Слово тянется к слову:
Древо клонится к оленю,
К древу тянется олень.
Цветаева и предмет с предметом соединяет как слово – по законам слова. Гоготур у нее «Говорит: одной породы меч с косой – что брат с сестрой».
Цветаева примеряет одно слово к другому, заимствует значение одного для другого – «разбойничает» со словом. Тут она скорее Апшина, чем Гоготур…
Для Мандельштама слово не обладает такой, как для Цветаевой, самостоятельной, отдельной, задерживающей, не отпускающей от себя силой. Позиции Мандельштама и Цветаевой, правда, близки, не противоположны, и все-таки тут всю «погоду» делает различие. Для Цветаевой слово первопричинно: уже в корне слова заложено, предсказано, закодировано все, что с ним случится в качестве предмета. Для Мандельштама литература, искусство, их смысл вне слова, вне словесности – «Останься пеной, Афродита, и, слово, в музыку вернись»… [184]«Поэтическая материя не имеет голоса. Она не пишет красками и не изъясняется словами» [185].

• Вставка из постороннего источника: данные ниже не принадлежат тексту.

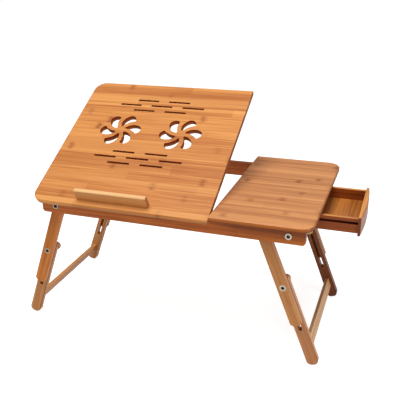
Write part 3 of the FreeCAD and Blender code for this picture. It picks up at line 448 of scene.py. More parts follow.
# %% [markdown]
# ## Tones
# Bamboo is pale when it is raw and turns brown when it is steamed, so one desk holds many browns.  They are
# named as a joiner would name them: honey for the panel that faces the lamp, chestnut for the fixed panel,
# russet for the rails and all that hangs under the top, amber, tan and wheat for the legs, sand for the right
# crossbar, mahogany, cherry and maple for the drawer, and straw for the stop and three knobs.  Two are
# painted
# shade: a dark leg tone for the right rear leg, which stands in the top's shadow, and russet on the fourth
# knob.

# %% The tones
TONES = {
    # tone: the light and the dark colour, the cane joints, the sawn ends
    "honey": ((216, 146, 78), (178, 104, 48), (132, 64, 20), (140, 82, 42)),
    "chestnut": ((218, 152, 96), (160, 95, 56), (128, 68, 36), (150, 92, 54)),
    "russet": ((212, 118, 48), (162, 80, 26), (84, 40, 16), (214, 172, 152)),
    "mahogany": ((154, 76, 22), (116, 50, 12), (62, 26, 8), (110, 52, 20)),
    "cherry": ((158, 88, 40), (122, 62, 24), (72, 34, 14), (120, 62, 28)),
    "tan": ((212, 148, 88), (174, 110, 60), (108, 60, 30), (178, 124, 84)),
    "wheat": ((224, 160, 106), (186, 121, 76), (112, 64, 34), (178, 124, 84)),
    "sand": ((232, 184, 130), (204, 148, 96), (140, 84, 44), (178, 124, 84)),
    "amber": ((222, 137, 58), (184, 101, 35), (104, 54, 20), (168, 108, 66)),
    "maple": ((194, 120, 54), (152, 86, 32), (96, 48, 18), (168, 108, 66)),
    "straw": ((234, 190, 134), (210, 156, 98), (160, 108, 62), (176, 112, 62)),
    # A dark copy of the leg wood: painted shade for the right rear leg, in the shadow under the top.
    "walnut": ((140, 76, 36), (98, 46, 20), (62, 28, 12), (150, 92, 56)),
}
# What the colour is multiplied by on a long edge, in linear light.  On the fixed panel it is a deeper
# side-grain tone that also paints shade on its upright front and back edges; well above 1, on the drawer's
# boards, whose long edges are their top faces, it is a painted highlight.
EDGE_TINTS_AND_PAINTED_LIGHT = {"honey": (1.02, 0.99, 0.88, 1.0), "chestnut": srgb(214, 174, 116), "straw": srgb(248, 214, 180),
              "mahogany": (2.4, 4.5, 11.0, 1.0), "cherry": (2.2, 3.3, 4.4, 1.0)}
print("tones:", sorted(TONES))

# %% [markdown]
# ## One finish for each board
# A board's grain runs along its length, and a leaning board's grain leans with it.  Three dot products of
# Object coordinates give the places along, across and through, so the strips stay parallel to the board's
# own edges, and stay with it when it moves.  The object's own normal tells where the grain is cut across.
# The lacquer is thin: a weak coat over wood that shines little itself.

# %% Bamboo finishes
GRAIN_BUMP = 0.15
GRAIN_DEPTH = 0.0004
LACQUER = {"Specular IOR Level": 0.22, "Coat Weight": 0.04, "Coat Roughness": 0.30}


def bamboo_material(name, tone, grain, cross, origin=(0, 0, 0), seed=0.0, **settings):
    """Lacquered bamboo whose grain and cross directions are directions of the desk."""
    material = bpy.data.materials.new("bamboo " + name.replace("_", " "))
    material.use_nodes = True
    tree = material.node_tree
    shader = tree.nodes["Principled BSDF"]
    coordinates = tree.nodes.new("ShaderNodeTexCoord").outputs
    along = Vector(grain).normalized()
    across = Vector(cross).normalized()
    places = {label: dot(tree, coordinates["Object"], axis, origin)
              for label, axis in (("grain", along), ("cross", across), ("depth", along.cross(across)))}
    facing = {label: do(tree, "ABSOLUTE", dot(tree, coordinates["Normal"], axis))
              for label, axis in (("end_on", along), ("edge_on", across))}
    light, dark, joint, sawn = (srgb(*color) for color in TONES[tone])
    bamboo = use_group(tree, bamboo_group, light=light, dark=dark, joint=joint, sawn=sawn,
                       edge=EDGE_TINTS_AND_PAINTED_LIGHT.get(tone, WHITE), seed=seed, **places, **facing, **settings)
    bump = tree.nodes.new("ShaderNodeBump")
    bump.inputs["Strength"].default_value = GRAIN_BUMP
    bump.inputs["Distance"].default_value = GRAIN_DEPTH
    feed(tree, bump.inputs["Height"], bamboo["Height"])
    feed(tree, shader.inputs["Base Color"], bamboo["Color"])
    feed(tree, shader.inputs["Roughness"], bamboo["Roughness"])
    feed(tree, shader.inputs["Normal"], bump.outputs["Normal"])
    for label, value in LACQUER.items():
        shader.inputs[label].default_value = value
    return material


def dress(node, material):
    """Gives a CAD node one material."""
    mesh = nodes[node].data
    mesh.materials.clear()
    mesh.materials.append(material)


print("lacquer:", LACQUER)

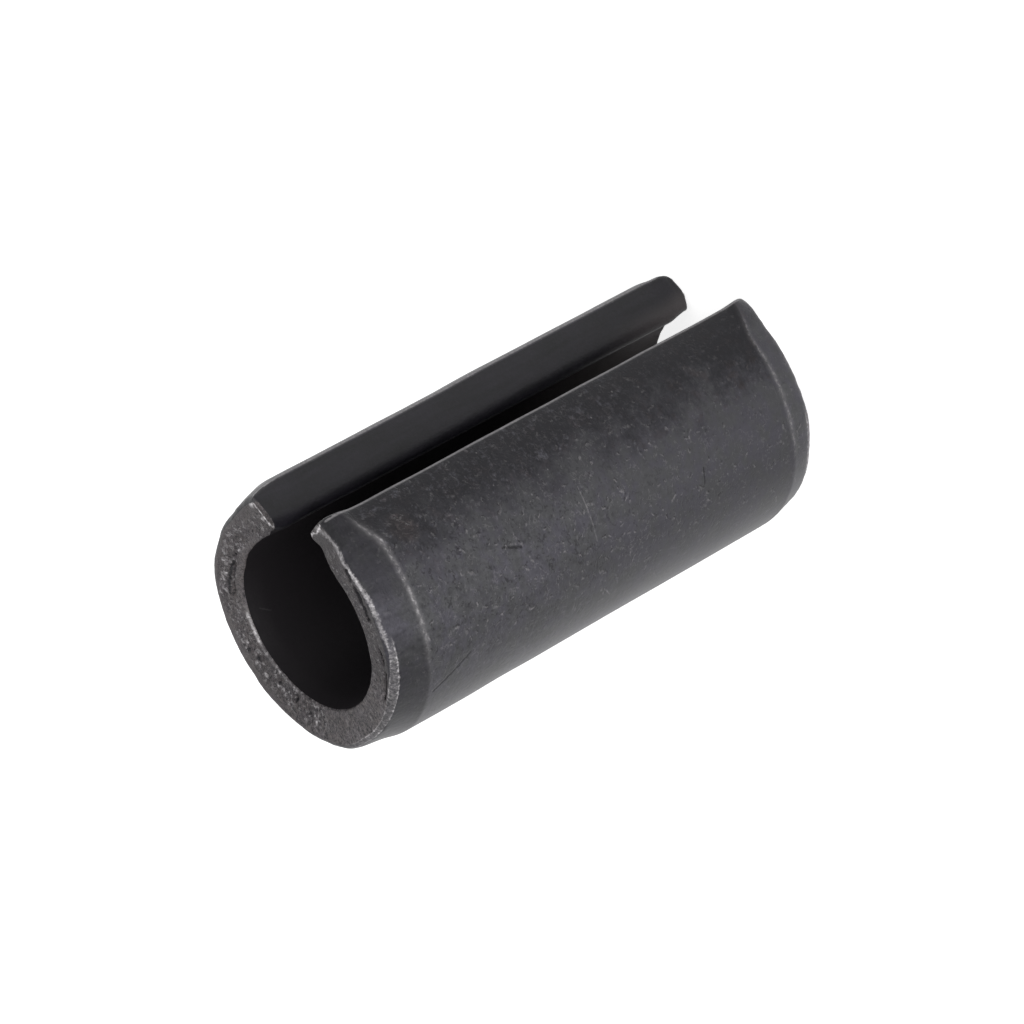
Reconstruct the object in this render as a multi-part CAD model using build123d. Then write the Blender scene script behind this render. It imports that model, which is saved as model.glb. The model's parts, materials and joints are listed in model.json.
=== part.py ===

У Цветаевой все стремится стать словом, не столько слово – предметно, сколько предмет – словесен, и тем самым он в какой-то мере дематериализуется, распредмечивается – вернее, предмет – грамматически имя существительное – остается и крепнет, но ослабляется его функциональная потенция – глагол, прилагательное.
У Мандельштама предмет остается предметом, он не дематериализуется, но он ослаблен, как бы покинут словом: «Разве вещь хозяин слова? Слово – Психея. Живое слово не обозначает предмета, а свободно выбирает, как бы для жилья, ту или иную предметную значимость, вещность, милое тело. И вокруг вещи слово блуждает свободно, как душа вокруг брошенного, но не забытого тела» [186].
У Мандельштама предмет не словесен, он нуждается не столько в слове, сколько в имени, ибо мир у него недоназван, неокликнут: «Отчего душа так певуча, и так мало милых имен», «Нам остается только имя – чудесный звук, на долгий срок», «Не забывай меня, казни меня, но дай мне имя, дай мне имя!» и т. д.
Ослабляя, но не дематериализуя предмет, Мандельштам грамматически усиливает его функции – возникают сильный глагол, сильное прилагательное. Стих Мандельштама как бы припадает именно на эти части речи. Существительное произносится невнятно, скороговоркой, они же отчетливо выделены: Апшина – «За народ и мир предстательствует», «Сильными устами молится», «по земле ходите радостно» и так далее – любая в его переводе строка. Яркостностью функция оказывается сильнее субъекта: «сердце геройское» – какой упор на подчеркнутом! Подлежащим по существу оказывается определение и действие. Прилагательное не прилагается. Определение не служебно, не подчинено.
А вот у Цветаевой – наоборот – определения и глаголы явно подчинены субъекту, им пронизаны, овеществлены, осуществительны. Весь упор на существительном:
Говорят, в последнем доме
Горного селенья Бло
Полнолунными ночами
Кто-то стонет тяжело.
Бесконечный, заунывный
Стон, пугающий зарю:
«Горе, горе мне! Увы мне,
Мертвому богатырю…»
У Заболоцкого части речи – равноправны, равносильны – с нормальным усилением тяги к концу строки, к рифме:
И в огорчении великом
Поднялся витязь, полный сил,
И, подпоясав чоху лыком,
Свой меч на пояс прицепил.
Огромный, тяжкий, словно древо,
С женой он спорить перестал,
На спину щит закинул слева,
Кремневый справа самопал.
Очень обытовили по сравнению с подлинником свои переводы и Мандельштам и Заболоцкий. Цветаева – в значительно меньшей мере. Особенно наглядно это сказалось в перебранке мужа и жены. У Мандельштама: «…Чтобы вечно раскорякою дома дрыхнуть… – Что ты мелешь, баба глупая… Ты не суй свой нос, безродная, в дело честное… – я скажу тебе, бессовестный… ну и лопай свои подвиги». У Заболоцкого: «На черта силища тебе, когда, бездельничая сдуру… О чем ты мне толкуешь, баба? ‹…› Мозги ворочаются слабо, иль от безделья мелешь чушь? ‹…› И не твое, болтунья, дело…» Грубость не только в диалогах, но и в комментирующей ее авторской речи: «Говорит слова бесстыжие, одурелая и шалая» – Мандельштам, «Что ни приспичит бабе сдуру» – Заболоцкий. Причем это просчет серьезный. Нет, и не могло быть этой грубости в подлиннике – но вина тут не целиком переводчиков, – видимо, так, по-бытовому, читался подлинник Важа Пшавела поколением – таков был комментирующий уровень, акцентирующий более этнографическую, чем мифологическую сторону, принимающий во внимание более действие, чем происходящее действо.